● Task: Gather from the material every line that contains the string "True".

Scripts that build objects:
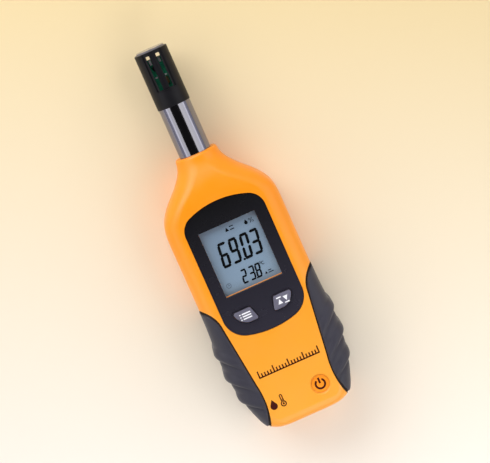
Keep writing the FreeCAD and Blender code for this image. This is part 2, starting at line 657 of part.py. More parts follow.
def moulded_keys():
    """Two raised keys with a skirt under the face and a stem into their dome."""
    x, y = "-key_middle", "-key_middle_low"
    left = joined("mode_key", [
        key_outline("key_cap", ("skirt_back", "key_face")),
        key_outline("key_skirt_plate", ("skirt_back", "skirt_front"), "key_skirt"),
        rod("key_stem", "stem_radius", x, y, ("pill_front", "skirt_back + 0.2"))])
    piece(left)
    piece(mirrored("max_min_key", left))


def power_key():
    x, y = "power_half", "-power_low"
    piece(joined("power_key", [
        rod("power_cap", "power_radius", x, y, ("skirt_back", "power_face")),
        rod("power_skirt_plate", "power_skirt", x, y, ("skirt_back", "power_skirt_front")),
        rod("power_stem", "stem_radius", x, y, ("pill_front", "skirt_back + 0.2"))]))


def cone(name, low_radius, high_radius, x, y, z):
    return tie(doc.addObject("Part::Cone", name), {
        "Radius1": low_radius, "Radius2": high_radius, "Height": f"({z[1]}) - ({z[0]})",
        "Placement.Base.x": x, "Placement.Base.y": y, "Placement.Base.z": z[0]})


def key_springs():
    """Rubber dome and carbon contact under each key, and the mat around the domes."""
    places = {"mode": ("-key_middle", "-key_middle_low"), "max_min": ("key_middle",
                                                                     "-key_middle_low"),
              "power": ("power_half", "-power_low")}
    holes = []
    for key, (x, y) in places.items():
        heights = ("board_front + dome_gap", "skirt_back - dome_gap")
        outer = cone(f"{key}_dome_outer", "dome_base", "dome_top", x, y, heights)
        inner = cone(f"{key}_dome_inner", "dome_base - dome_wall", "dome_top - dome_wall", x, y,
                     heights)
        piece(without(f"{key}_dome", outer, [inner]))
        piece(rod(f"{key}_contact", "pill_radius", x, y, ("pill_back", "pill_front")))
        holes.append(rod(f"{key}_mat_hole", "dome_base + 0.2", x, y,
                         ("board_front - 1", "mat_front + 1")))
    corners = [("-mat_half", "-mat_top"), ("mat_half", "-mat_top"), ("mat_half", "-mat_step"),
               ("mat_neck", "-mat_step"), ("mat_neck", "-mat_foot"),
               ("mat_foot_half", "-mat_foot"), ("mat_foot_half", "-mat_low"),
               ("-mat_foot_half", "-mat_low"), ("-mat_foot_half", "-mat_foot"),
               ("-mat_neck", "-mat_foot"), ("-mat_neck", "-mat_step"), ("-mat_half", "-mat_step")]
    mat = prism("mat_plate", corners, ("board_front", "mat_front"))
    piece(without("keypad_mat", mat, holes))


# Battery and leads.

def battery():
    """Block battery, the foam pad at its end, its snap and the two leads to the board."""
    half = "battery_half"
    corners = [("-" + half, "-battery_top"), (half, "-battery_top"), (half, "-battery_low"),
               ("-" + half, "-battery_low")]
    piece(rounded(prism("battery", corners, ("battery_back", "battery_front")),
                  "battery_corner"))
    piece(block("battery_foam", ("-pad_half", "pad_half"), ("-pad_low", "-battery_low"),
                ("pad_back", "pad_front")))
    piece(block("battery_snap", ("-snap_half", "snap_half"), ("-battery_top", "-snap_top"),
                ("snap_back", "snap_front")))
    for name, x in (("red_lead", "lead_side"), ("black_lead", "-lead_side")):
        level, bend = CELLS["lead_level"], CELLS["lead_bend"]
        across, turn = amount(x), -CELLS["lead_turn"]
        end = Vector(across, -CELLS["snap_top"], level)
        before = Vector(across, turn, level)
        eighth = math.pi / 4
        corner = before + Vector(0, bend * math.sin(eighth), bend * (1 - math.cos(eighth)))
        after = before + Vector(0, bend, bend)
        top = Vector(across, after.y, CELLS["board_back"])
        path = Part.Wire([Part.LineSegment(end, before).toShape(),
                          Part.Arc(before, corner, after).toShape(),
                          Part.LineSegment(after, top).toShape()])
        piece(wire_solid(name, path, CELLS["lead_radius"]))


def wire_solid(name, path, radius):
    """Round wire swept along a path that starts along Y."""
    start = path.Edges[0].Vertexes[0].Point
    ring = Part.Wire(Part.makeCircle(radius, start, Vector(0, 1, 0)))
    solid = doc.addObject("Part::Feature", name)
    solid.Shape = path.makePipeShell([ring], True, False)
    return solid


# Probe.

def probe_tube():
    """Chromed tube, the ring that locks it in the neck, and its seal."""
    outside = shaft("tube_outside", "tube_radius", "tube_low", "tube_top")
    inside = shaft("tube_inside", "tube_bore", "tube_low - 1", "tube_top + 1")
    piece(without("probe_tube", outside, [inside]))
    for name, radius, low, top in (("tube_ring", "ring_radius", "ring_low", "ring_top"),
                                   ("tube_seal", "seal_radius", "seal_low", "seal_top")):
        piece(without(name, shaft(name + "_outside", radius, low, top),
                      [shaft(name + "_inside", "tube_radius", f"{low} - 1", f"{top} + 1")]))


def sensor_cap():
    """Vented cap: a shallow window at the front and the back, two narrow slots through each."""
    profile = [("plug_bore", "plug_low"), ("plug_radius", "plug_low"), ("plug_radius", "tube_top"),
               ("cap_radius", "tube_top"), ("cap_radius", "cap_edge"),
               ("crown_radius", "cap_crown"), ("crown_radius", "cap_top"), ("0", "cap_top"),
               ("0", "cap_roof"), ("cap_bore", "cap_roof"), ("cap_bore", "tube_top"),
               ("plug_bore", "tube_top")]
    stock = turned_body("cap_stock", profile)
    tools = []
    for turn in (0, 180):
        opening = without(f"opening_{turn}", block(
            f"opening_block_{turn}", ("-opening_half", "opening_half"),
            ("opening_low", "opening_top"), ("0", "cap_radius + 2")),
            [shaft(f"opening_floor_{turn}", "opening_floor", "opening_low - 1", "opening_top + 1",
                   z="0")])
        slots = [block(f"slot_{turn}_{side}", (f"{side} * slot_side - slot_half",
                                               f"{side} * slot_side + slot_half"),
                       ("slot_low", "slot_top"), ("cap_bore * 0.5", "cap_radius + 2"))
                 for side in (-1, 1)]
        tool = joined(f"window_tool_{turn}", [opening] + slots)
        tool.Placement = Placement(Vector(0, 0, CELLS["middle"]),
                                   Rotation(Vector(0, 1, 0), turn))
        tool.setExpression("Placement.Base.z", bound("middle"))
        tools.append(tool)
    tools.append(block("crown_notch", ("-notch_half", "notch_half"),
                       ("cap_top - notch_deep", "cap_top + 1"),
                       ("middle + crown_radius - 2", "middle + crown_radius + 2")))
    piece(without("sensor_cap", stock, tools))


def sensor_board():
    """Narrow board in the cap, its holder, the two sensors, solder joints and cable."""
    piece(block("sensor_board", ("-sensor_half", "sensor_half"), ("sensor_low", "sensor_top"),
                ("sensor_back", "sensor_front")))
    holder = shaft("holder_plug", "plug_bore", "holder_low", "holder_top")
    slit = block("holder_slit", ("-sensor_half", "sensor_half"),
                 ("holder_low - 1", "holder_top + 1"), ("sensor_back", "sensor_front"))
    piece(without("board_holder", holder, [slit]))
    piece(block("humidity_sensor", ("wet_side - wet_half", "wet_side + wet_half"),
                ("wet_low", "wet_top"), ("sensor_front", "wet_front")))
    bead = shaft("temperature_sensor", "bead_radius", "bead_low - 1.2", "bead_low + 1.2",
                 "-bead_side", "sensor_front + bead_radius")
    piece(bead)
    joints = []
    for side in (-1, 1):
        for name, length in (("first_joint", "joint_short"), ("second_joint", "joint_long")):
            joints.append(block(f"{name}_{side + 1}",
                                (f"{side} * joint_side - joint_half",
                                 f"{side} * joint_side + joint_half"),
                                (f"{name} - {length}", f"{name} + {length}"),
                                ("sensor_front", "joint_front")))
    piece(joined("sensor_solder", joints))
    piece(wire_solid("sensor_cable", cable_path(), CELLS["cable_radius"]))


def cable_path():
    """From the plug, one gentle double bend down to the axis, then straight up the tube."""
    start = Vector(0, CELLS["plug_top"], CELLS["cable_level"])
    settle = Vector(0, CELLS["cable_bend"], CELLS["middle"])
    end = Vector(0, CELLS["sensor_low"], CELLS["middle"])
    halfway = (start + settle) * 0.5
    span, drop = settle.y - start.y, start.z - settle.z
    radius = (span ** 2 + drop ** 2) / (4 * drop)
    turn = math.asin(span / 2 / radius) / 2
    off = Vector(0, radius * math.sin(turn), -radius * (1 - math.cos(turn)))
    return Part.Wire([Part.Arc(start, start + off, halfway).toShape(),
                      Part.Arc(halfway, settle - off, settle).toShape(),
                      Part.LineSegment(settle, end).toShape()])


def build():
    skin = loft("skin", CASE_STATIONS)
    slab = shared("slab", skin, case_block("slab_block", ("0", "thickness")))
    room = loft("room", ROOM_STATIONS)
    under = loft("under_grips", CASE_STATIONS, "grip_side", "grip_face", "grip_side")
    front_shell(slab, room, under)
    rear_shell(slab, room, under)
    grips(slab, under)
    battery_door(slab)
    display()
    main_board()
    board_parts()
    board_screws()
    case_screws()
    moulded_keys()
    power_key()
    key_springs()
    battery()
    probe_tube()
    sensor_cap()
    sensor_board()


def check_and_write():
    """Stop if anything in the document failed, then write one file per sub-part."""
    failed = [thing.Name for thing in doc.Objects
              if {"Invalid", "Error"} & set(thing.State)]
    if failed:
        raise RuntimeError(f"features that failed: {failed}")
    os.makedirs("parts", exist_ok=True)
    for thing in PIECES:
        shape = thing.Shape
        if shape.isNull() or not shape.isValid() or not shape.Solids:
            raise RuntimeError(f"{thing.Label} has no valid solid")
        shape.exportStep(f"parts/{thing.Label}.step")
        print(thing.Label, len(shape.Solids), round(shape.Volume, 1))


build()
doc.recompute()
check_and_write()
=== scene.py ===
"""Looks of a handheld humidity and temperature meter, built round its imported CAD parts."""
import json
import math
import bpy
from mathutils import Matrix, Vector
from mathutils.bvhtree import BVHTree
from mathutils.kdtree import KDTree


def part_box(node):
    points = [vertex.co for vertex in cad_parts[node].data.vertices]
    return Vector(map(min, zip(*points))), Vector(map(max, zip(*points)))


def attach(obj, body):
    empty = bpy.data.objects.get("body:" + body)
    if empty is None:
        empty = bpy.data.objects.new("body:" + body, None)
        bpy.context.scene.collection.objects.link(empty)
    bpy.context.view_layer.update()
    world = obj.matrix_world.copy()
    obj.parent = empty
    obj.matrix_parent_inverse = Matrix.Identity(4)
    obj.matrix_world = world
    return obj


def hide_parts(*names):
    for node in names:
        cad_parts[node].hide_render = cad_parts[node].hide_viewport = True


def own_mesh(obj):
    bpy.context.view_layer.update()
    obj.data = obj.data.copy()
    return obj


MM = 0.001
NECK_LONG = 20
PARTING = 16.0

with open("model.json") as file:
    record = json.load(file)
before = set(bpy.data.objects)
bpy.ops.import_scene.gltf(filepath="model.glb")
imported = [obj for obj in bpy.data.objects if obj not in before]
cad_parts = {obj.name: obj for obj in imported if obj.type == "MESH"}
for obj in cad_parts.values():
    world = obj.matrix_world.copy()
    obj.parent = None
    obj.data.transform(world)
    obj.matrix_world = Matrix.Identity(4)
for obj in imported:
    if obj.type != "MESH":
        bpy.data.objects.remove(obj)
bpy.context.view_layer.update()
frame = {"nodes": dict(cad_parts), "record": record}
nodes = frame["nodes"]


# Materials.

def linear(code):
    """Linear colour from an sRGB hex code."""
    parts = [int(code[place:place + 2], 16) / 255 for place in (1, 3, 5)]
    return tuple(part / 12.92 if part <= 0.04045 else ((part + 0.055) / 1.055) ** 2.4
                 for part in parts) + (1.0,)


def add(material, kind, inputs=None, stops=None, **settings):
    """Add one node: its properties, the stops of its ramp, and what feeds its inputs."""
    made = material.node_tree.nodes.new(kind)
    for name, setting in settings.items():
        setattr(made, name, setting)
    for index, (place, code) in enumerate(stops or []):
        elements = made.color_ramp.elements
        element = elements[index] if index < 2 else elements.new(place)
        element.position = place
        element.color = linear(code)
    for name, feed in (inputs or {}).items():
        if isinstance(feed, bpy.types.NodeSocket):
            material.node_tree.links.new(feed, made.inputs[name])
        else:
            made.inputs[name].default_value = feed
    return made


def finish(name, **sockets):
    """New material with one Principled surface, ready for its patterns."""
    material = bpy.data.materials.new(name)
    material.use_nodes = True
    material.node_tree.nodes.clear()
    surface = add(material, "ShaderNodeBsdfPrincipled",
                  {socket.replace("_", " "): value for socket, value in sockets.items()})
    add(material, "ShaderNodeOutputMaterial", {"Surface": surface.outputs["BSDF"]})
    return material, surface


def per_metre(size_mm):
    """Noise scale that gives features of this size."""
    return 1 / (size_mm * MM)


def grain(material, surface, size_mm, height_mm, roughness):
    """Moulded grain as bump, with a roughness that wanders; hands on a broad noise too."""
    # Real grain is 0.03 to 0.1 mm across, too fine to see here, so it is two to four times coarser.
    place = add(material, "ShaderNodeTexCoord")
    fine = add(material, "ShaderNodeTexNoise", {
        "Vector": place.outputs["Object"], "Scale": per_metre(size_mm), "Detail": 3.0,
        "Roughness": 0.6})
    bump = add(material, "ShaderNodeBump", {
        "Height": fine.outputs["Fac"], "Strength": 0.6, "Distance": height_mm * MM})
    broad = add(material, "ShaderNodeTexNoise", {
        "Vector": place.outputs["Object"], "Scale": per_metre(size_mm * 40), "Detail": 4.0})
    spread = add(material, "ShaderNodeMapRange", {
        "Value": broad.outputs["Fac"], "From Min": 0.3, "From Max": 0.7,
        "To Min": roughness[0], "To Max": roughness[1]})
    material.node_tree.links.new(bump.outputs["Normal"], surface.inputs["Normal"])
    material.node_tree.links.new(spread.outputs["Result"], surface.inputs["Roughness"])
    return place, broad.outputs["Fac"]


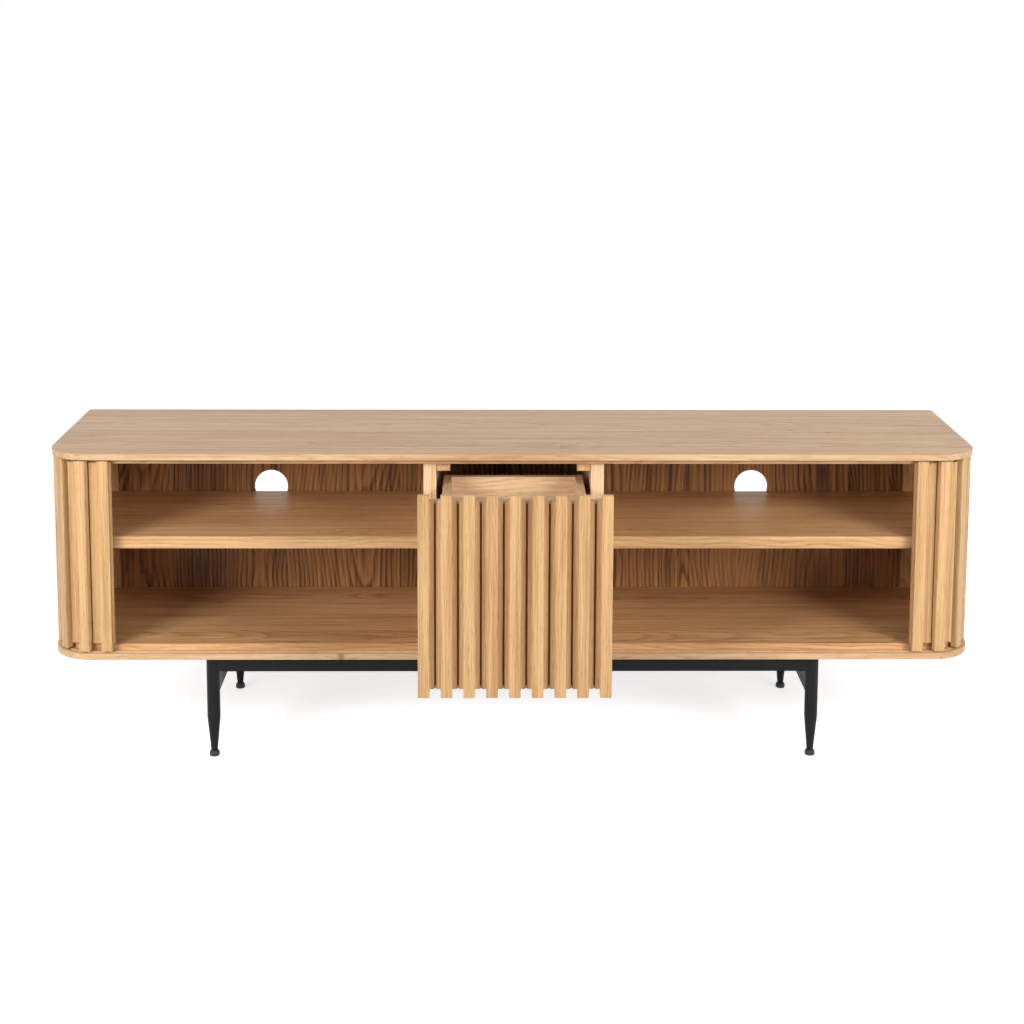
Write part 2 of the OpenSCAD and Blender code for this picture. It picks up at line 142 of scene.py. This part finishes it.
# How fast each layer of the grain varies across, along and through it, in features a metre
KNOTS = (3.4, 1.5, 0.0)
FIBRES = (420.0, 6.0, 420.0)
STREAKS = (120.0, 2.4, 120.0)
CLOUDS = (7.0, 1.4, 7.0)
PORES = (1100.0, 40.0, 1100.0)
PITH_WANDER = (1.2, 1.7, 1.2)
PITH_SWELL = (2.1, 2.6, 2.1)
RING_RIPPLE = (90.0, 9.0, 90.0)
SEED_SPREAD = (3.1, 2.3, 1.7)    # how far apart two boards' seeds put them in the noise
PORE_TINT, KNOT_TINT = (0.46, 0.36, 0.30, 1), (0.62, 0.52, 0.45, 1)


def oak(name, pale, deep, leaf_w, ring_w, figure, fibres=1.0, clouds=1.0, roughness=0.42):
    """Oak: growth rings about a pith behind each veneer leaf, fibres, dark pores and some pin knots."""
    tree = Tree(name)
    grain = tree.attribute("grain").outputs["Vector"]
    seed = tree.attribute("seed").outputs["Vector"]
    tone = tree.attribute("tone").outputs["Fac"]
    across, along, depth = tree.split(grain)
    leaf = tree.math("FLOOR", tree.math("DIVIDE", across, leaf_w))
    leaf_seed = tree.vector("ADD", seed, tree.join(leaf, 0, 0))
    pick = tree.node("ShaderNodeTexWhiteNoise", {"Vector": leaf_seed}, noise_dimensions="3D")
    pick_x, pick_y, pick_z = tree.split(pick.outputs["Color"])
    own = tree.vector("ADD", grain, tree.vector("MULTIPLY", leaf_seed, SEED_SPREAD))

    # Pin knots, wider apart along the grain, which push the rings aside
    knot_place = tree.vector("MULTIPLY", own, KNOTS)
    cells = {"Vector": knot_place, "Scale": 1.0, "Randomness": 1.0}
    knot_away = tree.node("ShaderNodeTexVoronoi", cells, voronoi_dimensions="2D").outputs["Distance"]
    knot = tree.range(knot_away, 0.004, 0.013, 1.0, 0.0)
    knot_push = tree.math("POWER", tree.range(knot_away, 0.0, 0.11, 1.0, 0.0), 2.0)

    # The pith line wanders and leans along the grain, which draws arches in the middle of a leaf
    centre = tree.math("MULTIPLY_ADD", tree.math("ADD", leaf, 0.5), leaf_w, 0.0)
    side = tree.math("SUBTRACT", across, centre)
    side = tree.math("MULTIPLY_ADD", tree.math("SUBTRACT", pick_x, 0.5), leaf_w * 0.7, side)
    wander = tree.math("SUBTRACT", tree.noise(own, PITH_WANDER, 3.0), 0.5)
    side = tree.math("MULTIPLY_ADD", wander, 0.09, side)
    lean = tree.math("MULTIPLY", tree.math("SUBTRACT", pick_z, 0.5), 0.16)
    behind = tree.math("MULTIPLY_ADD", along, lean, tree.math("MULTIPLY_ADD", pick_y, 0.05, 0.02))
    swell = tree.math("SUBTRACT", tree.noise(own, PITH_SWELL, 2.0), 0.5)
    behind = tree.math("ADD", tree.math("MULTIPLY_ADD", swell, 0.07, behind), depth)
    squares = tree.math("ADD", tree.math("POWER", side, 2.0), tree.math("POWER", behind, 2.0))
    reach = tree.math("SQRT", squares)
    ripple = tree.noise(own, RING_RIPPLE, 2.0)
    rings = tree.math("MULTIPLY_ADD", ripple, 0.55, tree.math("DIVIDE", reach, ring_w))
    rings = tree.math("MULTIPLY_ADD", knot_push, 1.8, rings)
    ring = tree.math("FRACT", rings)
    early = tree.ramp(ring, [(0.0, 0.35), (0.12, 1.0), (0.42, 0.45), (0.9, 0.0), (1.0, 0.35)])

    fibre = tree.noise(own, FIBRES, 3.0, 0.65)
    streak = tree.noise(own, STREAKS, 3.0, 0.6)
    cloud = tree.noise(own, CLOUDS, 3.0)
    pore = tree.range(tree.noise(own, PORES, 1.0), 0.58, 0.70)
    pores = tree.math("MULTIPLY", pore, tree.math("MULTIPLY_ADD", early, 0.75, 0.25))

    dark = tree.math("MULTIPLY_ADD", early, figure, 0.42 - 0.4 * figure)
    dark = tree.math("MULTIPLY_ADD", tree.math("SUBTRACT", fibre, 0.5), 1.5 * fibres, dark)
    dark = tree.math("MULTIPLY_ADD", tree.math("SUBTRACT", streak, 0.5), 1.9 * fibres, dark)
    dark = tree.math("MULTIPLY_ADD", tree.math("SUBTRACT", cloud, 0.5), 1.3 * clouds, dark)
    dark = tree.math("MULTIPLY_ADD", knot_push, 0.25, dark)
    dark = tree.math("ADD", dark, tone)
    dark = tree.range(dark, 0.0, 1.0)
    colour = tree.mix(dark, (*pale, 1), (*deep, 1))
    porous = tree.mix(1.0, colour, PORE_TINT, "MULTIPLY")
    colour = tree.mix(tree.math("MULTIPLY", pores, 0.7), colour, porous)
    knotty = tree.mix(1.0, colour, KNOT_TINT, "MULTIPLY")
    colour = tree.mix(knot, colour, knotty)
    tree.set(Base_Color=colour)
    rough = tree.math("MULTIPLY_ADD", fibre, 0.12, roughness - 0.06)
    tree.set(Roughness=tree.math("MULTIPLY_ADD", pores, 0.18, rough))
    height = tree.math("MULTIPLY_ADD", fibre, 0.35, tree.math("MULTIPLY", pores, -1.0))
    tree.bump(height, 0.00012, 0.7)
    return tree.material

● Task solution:
    solid.Shape = path.makePipeShell([ring], True, False)
    os.makedirs("parts", exist_ok=True)
        cad_parts[node].hide_render = cad_parts[node].hide_viewport = True
    material.use_nodes = True